Ancoria’s new bank will concentrate on commercial-banking products and services for small and medium-sized enterprises that are the “backbone” of the Cypriot economy, Christofides said. These customers may be open to shifting to new lenders.

Changed Attitudes

“Since the events of March, the banking sector is in the process of a major transformation,” Christofides said. “Attitudes of individuals and companies toward established banks have changed.”

Ancoria Insurance, which was established in Cyprus 27 years ago, is confident the country’s economy will recover and return to growth in 2015, Christofides said. A fall in the rate of deposit outflows could be a signal that capital controls will be gradually lifted in 2014, he said.

Cypriot gross domestic product is set to shrink a cumulative 13 percent in 2013 and 2014 under the weight of budget measures and as the financial industry contracts, according to the European Union and the International Monetary Fund.

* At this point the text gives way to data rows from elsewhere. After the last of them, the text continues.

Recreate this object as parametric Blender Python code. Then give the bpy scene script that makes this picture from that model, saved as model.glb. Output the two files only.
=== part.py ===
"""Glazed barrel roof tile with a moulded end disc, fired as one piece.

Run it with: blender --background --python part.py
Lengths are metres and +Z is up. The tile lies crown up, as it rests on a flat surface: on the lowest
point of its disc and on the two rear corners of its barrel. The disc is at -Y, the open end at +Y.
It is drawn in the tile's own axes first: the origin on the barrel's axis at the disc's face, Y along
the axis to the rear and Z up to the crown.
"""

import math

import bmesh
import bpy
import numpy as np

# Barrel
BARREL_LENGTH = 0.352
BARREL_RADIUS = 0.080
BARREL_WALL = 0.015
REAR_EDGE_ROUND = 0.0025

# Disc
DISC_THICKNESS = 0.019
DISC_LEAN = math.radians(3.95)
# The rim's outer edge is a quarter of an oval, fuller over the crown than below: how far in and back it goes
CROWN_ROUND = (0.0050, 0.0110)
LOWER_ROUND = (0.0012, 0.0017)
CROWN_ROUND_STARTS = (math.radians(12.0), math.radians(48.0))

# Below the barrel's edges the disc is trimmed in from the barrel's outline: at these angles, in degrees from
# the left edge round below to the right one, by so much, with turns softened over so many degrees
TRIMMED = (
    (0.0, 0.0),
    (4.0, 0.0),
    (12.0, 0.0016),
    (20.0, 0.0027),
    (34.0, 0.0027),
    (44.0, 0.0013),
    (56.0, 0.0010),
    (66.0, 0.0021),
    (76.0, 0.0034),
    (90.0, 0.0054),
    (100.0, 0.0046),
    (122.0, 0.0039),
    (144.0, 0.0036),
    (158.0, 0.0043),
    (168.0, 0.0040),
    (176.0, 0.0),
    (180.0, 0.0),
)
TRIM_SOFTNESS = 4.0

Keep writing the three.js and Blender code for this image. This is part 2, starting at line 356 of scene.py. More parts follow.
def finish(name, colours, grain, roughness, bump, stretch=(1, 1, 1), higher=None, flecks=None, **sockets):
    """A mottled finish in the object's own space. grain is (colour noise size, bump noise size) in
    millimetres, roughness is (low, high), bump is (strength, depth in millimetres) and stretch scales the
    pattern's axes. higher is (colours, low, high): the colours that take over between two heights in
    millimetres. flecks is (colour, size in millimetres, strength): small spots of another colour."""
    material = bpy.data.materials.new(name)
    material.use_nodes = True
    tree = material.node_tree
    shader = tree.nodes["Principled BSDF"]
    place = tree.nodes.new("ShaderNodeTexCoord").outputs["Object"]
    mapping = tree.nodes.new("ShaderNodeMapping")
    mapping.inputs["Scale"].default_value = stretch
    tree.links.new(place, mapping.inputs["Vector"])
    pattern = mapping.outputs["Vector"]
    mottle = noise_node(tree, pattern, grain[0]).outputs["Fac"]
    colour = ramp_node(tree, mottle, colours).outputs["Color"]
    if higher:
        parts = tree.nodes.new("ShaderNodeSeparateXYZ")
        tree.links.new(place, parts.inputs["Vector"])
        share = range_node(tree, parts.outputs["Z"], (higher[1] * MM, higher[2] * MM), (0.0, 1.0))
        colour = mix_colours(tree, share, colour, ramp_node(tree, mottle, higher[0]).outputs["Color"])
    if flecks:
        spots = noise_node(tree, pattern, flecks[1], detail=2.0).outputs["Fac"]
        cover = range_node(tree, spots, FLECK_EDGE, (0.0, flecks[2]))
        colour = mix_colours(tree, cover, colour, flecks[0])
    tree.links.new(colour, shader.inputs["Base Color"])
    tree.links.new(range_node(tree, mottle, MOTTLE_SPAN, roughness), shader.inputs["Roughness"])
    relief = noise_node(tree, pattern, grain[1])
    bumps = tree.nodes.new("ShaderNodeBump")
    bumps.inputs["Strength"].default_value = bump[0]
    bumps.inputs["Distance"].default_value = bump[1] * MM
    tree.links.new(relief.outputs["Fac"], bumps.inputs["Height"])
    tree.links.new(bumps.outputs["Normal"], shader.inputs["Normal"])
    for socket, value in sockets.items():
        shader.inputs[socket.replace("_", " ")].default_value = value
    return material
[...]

Cyprus remains an attractive option for international companies that want to relocate or establish bases in the region, the executive said, noting the island’s safe-haven status as an EU and euro-area member in a politically uncertain area.

Company Moves

International companies “haven’t abandoned Cyprus even after the events of March and we are now seeing some baby steps in the interest of such companies to move to Cyprus,” Christofides said.

Cyprus’s recent cooperation with Greece and Israel in natural gas exploration and exploitation and in electricity production and distribution “opens enormous prospects for significant investments in Cyprus and in the region which will result in a much faster recovery,” Christofides said.